Awareness is not the same as thought. Awareness is more like a vessel which can hold and contain our thinking, helping us to see and know our thoughts as thoughts rather than getting caught up in them as reality.

Psychologists like to talk about cognitive fusion, that nasty state when we can’t seem to distinguish our thoughts and feelings from our true self.

Mindfulness is about creating space between who we are and the thoughts our mind throws at us. The more space we have between our thoughts and our self, the less power they have over us.

Feeling better is often a function of downshifting from thought to awareness.

On Non-Doing

Don’t just do something, sit there.

Deliberate stillness

Intentional quiet

Productive inaction

Still work

Persistent calm

Voluntary being

Purposeful presence

Dedicated rest

On Thinking

We tend to be particularly unaware that we are thinking virtually all the time. The incessant stream of thoughts flowing through our minds leaves us very little respite for inner quiet.

We’re taught to be thinking machines from the time we’re old enough to toddle into a classroom.
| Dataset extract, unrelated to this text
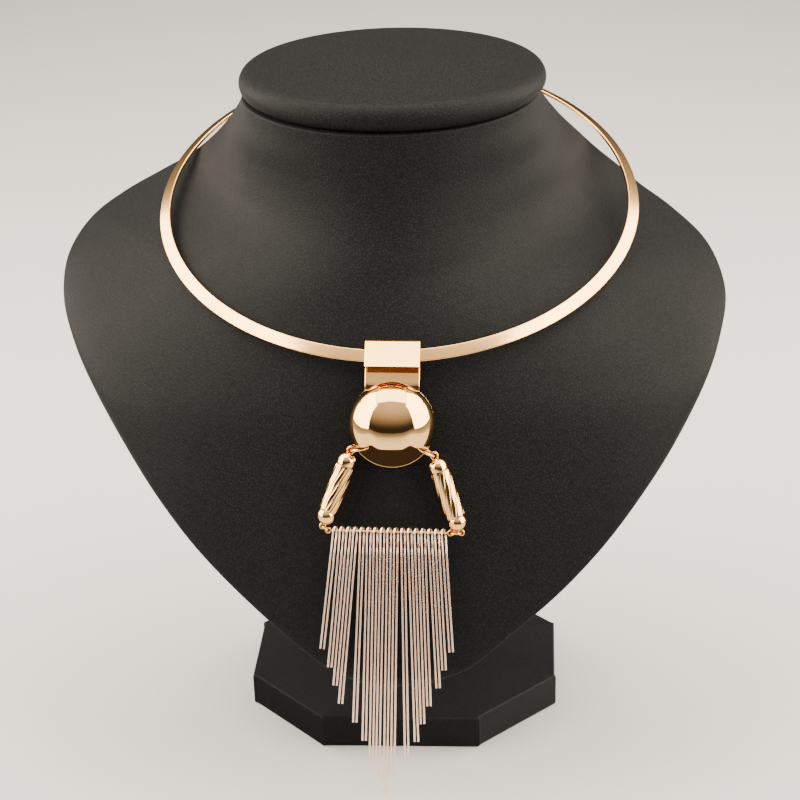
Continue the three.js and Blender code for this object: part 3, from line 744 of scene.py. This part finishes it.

Is it any surprise, then, when we wake up at 43 years old, stressed, anxious, depressed, and feeling out of control because—in one form or another—we can’t seem to shut off our thoughts?

Thinking is a tool, to be used and misused like any other.

Mindfulness teaches us how to put down the thinking tool from time to time and reach for another.

On Parenting

The best way to impart wisdom, meditation, or anything else to your children, especially when they are young, is to live it yourself, embody what you most want to impart, and keep your mouth shut.

The ego loves to teach and preach and mold and build. In short, it loves to control.

But kids, like all human beings, respond poorly to control.

The longer I’m a parent, the longer I strive to be a gardener, not a carpenter.

On Meditation

Meditation practice is the slow, disciplined work of digging trenches, of working in the vineyards, of bucketing out a pond. It is the work of moments and the work of a lifetime, all wrapped up into one.

Mindfulness isn’t sexy or glamorous or effervescent. It’s gritty, grimy, and tough.

It’s not an item to be checked off the morning todo list. It’s a way to live.


In the End…

Our ability to think—to imagine possible futures and recall the remembered past—is one of our species’ most incredible gifts. It’s also the source of most of our misery and suffering.

When we become addicted to thinking we become lost in the future and the past, stuck in the land of what might be and what could have been. Which, of course, is a miserable way to go through life.

Living mindfully is a commitment to embracing the reality of what is.

Because…

Like it or not, this moment is really all we have to work with. —Jon Kabat-Zinn

1 Comment

Add Yours

You look very young, yet have wonderful, down to earth wisdom. Of course you look young because I am 80!!!! I am still learning, try to focus on mindfulness throughout the day, and so enjoy your articles that help keep me focused so I don’t wander off on the path of self absorption.
Keep it up. The world needs people like you!